In many parts where our magazine goes it will be necessary to bring up the preliminaries for active spring work.
Many delay pruning shrubbery until after severe weather passes, so as to see what injury may be done, - but with March all should be finished, - taking care not to trim severely such shrubs as flower out of last year's wood, as for instance, the Wiegela - while such as flower from the spring growth, as the Althaea, Mock Orange, etc, are benefited by cutting back vigorously.
Those which flower from young wood, cut in severely to make new growth vigorous. Tea, China, Bourbon and Noisette roses are of this class. What are called annual flowering roses, as Prairie Queen and so on, require much of last year's wood to make a good show of flowers. Hence, with these, thin out weak wood, and leave all the stronger.

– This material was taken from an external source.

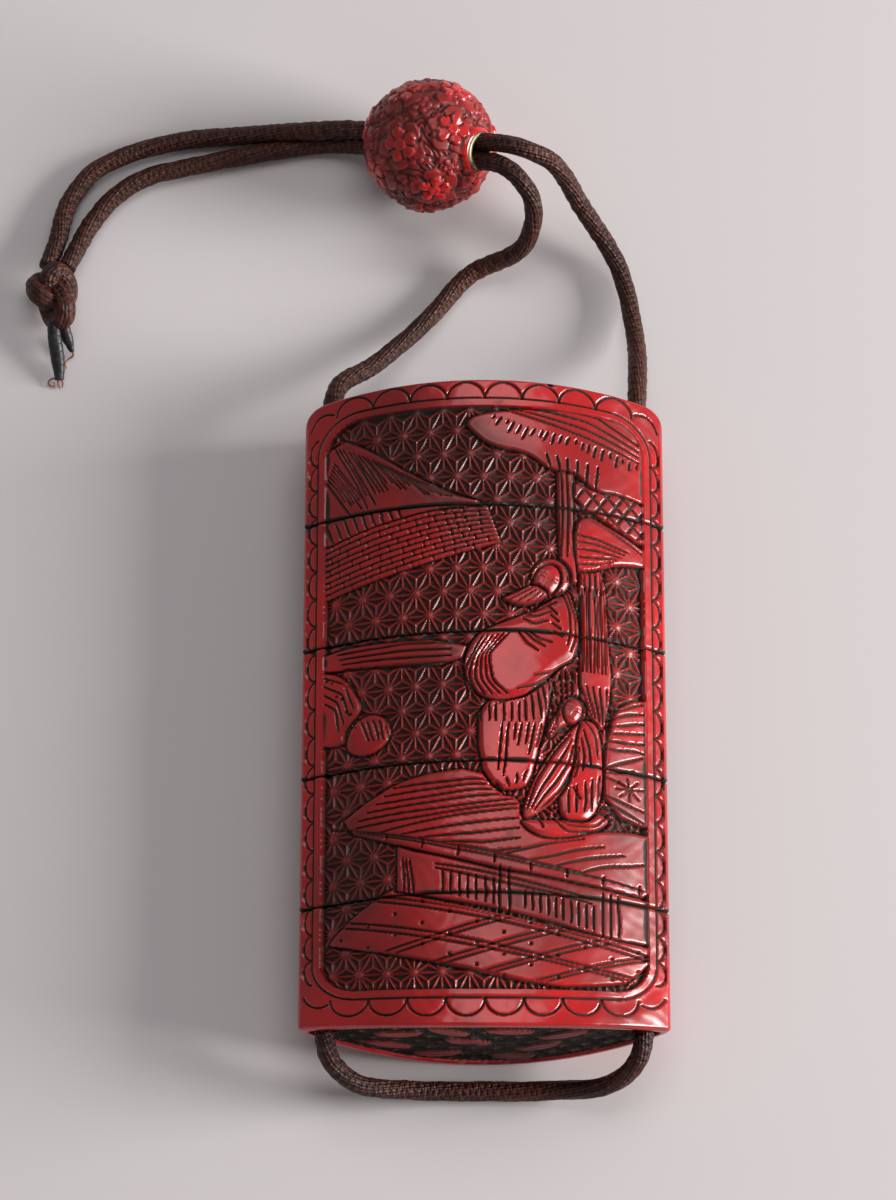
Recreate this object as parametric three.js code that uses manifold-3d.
// Inro: a carved lacquer case in five stacked sections, strung on one silk cord that runs
// through a carved bead to a knot. It lies on its back. Millimetres; +X across the case,
// +Y towards the lid, +Z out of the carved front; z = 0 is the surface it lies on.
import * as THREE from 'three';
import { mergeVertices } from 'three/addons/utils/BufferGeometryUtils.js';
import Module from 'manifold-3d';

const wasm = await Module();
wasm.setup();

// ---- driving dimensions -------------------------------------------------------------
const caseWidth = 52;
const caseHeight = 96.2;
const sectionCount = 5;
const halfThickness = 11;
const edgeRadius = 1.66;
const midPlane = 10.8; // height of the case's middle, so the back is cut by a narrow flat
const lidCrown = 0.86; // how far the lid's ends drop below its crest
const lidCorner = 2.6; // the lid's rounded corners, seen from the front
const baseCrown = 2.15;
const seamGap = 0.3;

const groundDepth = 0.9; // carved ground below the outer surface
const bandDepth = 0.35; // sunk band that the scallops stand on
const panelHalfWidth = 23;
const panelTop = 43.9;
const panelBottom = -42.8;
const panelCorner = 4.6;
const ribWidth = 1.2;

const wallInset = 3; // outer surface to the socket that takes the riser below
const riserInset = 3.3;
const boxInset = 4.2; // outer surface to the compartment
const socketHalfWidth = 19.3;
const riserHalfWidth = 19;
const boxHalfWidth = 18;
const riserHeight = 4.5;
const floorThickness = 1.6;
const baseThickness = 3.6;
const lidRoof = 2.9;

const runnerX = 22.3; // cord runners at both narrow ends
const runnerRadius = 1.7;

const cordRadius = 1.3;
const cordSteps = 77;
const beadRadius = 10.4;
const beadBore = 2.95;
const beadCentre = new THREE.Vector3(-8.1, 90.7, 10.4);
const beadAxis = new THREE.Vector3(0.77, -0.36, 0.53).normalize();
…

To make handsome, shapely specimens of shrubs, cut them now into the forms you want, and keep them so by pulling out all shoots that grow stronger than the others during the summer season.
Graft trees or shrubs where changed sorts are desirable. Any lady can graft. Cleft grafting is the easiest. Split the stock, cut the scion like a wedge, insert in the split, so that the bark of the stock and scion meets; tie a little bast bark around it, and cover with Trowbridge's grafting wax, and all is done: very simple when it is understood, and not hard to understand.
If flowers have been growing in the ground for many years, new soil does wonders. Rich manure makes plants grow, but they do not always flower well with vigorous growth. If new soil cannot be had, a wheelbarrow of manure to about every fifty square feet will be enough. If the garden earth looks grey or yellow, rotten leaves - quite rotten leaves - will improve it. If heavy, add sand. If very sandy, add salt - about half a pint to fifty square feet. If very black or rich from previous year's manurings, use a little lime, about a pint, slacked, to fifty square feet.
If the garden be full of hardy perennial flowers, do not dig it, but use a fork, and that not deeply.
Dig garden ground only when the soil is warm and dry. Do not be in a hurry, or you may get behind. When a clot of earth will crush to powder as you tread on it, it is time to dig - not before.
If perennial plants have stood three years in one place, separate the stools, replanting one-third, and give the balance to your neighbor who has none.
Box edgings lay we'll now. Make the ground firm and level, plant deep, with tops not more than two inches above ground.
Roll the grass well before the softness of a thaw goes away. It makes all smooth and level.
In planting trees remember our repeated advice to use the pruning knife freely.
The rule for pruning at transplanting is to cut in proportion to apparent injury to roots. If not much the worse for removal, cut but little of the top away. Properly pruned, a good gardener will not have the worst case of a badly dug tree to die under his hands. In a nursery, where these matters are well understood, trees "never die."